**DATA EXCERPTS**:
------------------------------

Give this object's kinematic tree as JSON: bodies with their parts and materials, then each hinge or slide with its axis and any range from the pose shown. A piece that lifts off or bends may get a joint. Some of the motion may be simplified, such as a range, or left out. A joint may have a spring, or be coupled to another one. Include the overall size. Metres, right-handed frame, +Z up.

------------------------------

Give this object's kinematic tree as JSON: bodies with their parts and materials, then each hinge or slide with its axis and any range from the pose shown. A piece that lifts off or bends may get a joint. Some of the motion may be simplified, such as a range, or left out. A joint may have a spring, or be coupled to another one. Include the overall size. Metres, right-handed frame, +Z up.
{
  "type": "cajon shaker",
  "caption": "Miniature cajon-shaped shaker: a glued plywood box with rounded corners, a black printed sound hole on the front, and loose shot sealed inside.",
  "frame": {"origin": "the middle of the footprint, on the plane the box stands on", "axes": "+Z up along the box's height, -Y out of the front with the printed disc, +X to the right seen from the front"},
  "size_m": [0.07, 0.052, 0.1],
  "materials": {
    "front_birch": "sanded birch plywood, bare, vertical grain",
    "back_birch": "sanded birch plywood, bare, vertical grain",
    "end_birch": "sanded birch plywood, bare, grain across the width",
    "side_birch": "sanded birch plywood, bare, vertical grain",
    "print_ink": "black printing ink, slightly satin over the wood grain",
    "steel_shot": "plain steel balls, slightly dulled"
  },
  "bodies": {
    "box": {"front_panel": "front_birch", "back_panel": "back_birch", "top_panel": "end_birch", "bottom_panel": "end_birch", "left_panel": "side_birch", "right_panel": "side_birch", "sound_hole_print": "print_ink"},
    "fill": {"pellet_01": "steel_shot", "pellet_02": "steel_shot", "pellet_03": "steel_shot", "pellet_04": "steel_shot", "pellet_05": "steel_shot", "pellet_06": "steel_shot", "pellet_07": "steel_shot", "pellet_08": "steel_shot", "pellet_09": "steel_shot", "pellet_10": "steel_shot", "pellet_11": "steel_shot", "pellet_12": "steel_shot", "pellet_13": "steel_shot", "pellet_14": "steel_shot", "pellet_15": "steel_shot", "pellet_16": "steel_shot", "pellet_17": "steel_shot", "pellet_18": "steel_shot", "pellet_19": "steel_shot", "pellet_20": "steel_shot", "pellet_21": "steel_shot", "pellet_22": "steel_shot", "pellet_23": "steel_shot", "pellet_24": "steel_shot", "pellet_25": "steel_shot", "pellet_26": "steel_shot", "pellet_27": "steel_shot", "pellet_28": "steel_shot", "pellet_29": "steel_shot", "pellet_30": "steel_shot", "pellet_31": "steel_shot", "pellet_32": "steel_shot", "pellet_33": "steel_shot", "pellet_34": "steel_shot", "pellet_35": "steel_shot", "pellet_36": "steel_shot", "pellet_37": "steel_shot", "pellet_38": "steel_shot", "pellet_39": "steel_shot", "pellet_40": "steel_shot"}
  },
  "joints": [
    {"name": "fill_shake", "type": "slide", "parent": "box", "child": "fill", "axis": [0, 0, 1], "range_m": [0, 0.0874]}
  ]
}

------------------------------

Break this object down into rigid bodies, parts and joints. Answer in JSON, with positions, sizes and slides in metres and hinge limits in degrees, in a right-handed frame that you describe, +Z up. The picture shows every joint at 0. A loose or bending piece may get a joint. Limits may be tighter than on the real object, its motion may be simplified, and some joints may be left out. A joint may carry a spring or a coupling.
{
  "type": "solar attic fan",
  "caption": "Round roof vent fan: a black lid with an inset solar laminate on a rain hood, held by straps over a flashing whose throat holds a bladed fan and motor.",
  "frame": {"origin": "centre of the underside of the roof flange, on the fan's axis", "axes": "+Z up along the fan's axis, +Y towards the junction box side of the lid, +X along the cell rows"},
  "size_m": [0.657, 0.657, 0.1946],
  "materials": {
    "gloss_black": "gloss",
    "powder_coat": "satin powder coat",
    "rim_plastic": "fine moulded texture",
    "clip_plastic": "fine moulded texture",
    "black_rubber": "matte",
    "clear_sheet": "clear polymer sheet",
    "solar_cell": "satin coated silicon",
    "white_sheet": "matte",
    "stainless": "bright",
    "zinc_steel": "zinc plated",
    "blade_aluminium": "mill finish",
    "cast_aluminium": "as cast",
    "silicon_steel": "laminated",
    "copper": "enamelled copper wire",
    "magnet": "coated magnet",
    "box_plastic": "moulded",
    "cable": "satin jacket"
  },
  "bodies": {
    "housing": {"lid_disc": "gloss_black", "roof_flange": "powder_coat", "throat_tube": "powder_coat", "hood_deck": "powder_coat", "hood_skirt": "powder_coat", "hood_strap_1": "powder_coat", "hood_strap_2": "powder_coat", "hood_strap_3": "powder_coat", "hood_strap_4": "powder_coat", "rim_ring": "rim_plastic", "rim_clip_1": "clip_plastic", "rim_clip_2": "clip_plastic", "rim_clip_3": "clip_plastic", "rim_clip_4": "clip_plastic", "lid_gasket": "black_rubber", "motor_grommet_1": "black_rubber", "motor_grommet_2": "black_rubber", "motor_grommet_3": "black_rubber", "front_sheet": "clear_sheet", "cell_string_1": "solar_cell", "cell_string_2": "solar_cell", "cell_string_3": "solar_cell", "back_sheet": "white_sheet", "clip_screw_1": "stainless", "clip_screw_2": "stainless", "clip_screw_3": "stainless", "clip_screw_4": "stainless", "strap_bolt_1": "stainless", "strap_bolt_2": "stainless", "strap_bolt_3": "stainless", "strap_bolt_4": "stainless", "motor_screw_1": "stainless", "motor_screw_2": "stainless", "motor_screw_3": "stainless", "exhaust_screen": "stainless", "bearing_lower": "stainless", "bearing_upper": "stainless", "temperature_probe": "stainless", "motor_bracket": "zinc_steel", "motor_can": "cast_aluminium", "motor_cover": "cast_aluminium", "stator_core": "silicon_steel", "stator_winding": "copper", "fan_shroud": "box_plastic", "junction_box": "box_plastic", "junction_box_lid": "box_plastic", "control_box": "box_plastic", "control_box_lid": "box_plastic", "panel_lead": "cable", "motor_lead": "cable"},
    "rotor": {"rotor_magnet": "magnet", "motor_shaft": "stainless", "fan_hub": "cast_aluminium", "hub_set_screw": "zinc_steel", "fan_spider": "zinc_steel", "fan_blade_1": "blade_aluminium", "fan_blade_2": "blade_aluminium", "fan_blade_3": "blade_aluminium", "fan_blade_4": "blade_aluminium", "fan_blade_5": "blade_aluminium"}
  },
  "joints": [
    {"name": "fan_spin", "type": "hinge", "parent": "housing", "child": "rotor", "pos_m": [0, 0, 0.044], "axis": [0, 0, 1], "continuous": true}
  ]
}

------------------------------

**EXERCISE OBJECTIVE**: How many lines in the records above contain the word "loose"? Reply with the number and nothing more.

**RESPONSE**: 2